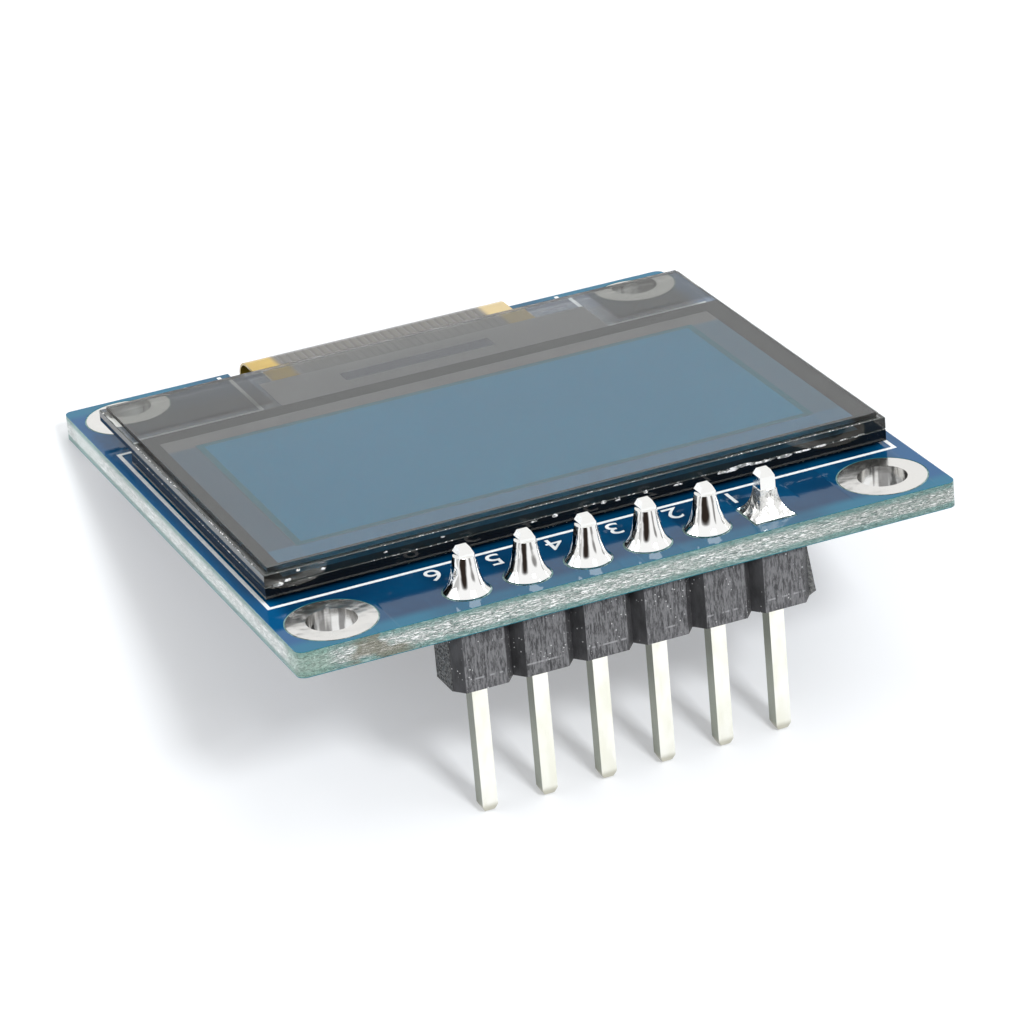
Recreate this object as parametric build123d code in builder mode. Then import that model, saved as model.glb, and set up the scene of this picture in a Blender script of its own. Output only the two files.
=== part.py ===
from build123d import *
import os

os.makedirs("parts", exist_ok=True)

# A small OLED display module. The origin is the centre of the four mounting holes on the
# back face of the board. X runs along the row of header pins, Y runs from that row to the
# edge where the display's flex folds over, and Z points out of the display. Millimetres.

# Display panel: two panes of glass with the pixels between them and a polarizer on top. The
# other sizes follow from the width of the panel and the depth of its cap glass.
panel_width = 26.6
cap_depth = 15.4
ledge_depth = 3.86
tape_thickness = 0.15
tape_margin = 1.2
cap_thickness = 0.5
cap_recess_depth = 0.22
cap_rim = 1.3
drying_sheet_thickness = 0.15
drying_sheet_gap = 0.35
seal_thickness = 0.02
seal_width = 0.9
seal_setback = 0.05
substrate_thickness = 0.5
polarizer_thickness = 0.18
polarizer_margin = 0.25
pixel_side_border = 2.428
pixel_front_border = 2.33
pixel_back_border = 2.206
pixel_film_thickness = 0.015
frame_film_width = 0.28
driver_width = 6.76
driver_depth = 0.86
driver_thickness = 0.3
driver_cap_gap = 0.9

# Board: glass-fibre laminate with a lacquer film on each face, a little larger than the panel.
board_side_margin = 0.6
board_front_margin = 4.75
board_back_margin = 3.29
board_corner_radius = 0.35
laminate_thickness = 1.02
mask_thickness = 0.03
mask_relief = 0.06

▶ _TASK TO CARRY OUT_
Reproduce every line above without error.

▶ _COMPLETED EXERCISE_
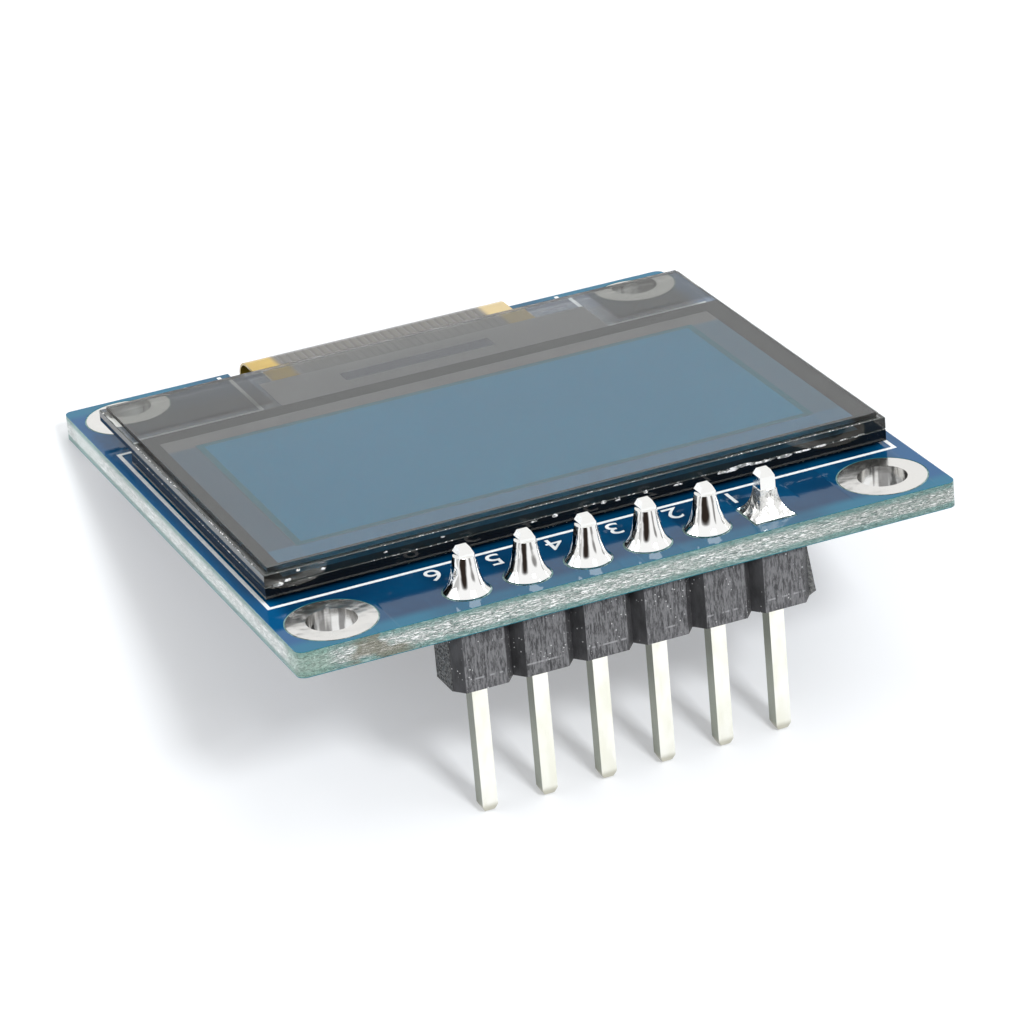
Recreate this object as parametric build123d code in builder mode. Then import that model, saved as model.glb, and set up the scene of this picture in a Blender script of its own. Output only the two files.
=== part.py ===
from build123d import *
import os

os.makedirs("parts", exist_ok=True)

# A small OLED display module. The origin is the centre of the four mounting holes on the
# back face of the board. X runs along the row of header pins, Y runs from that row to the
# edge where the display's flex folds over, and Z points out of the display. Millimetres.

# Display panel: two panes of glass with the pixels between them and a polarizer on top. The
# other sizes follow from the width of the panel and the depth of its cap glass.
panel_width = 26.6
cap_depth = 15.4
ledge_depth = 3.86
tape_thickness = 0.15
tape_margin = 1.2
cap_thickness = 0.5
cap_recess_depth = 0.22
cap_rim = 1.3
drying_sheet_thickness = 0.15
drying_sheet_gap = 0.35
seal_thickness = 0.02
seal_width = 0.9
seal_setback = 0.05
substrate_thickness = 0.5
polarizer_thickness = 0.18
polarizer_margin = 0.25
pixel_side_border = 2.428
pixel_front_border = 2.33
pixel_back_border = 2.206
pixel_film_thickness = 0.015
frame_film_width = 0.28
driver_width = 6.76
driver_depth = 0.86
driver_thickness = 0.3
driver_cap_gap = 0.9

# Board: glass-fibre laminate with a lacquer film on each face, a little larger than the panel.
board_side_margin = 0.6
board_front_margin = 4.75
board_back_margin = 3.29
board_corner_radius = 0.35
laminate_thickness = 1.02
mask_thickness = 0.03
mask_relief = 0.06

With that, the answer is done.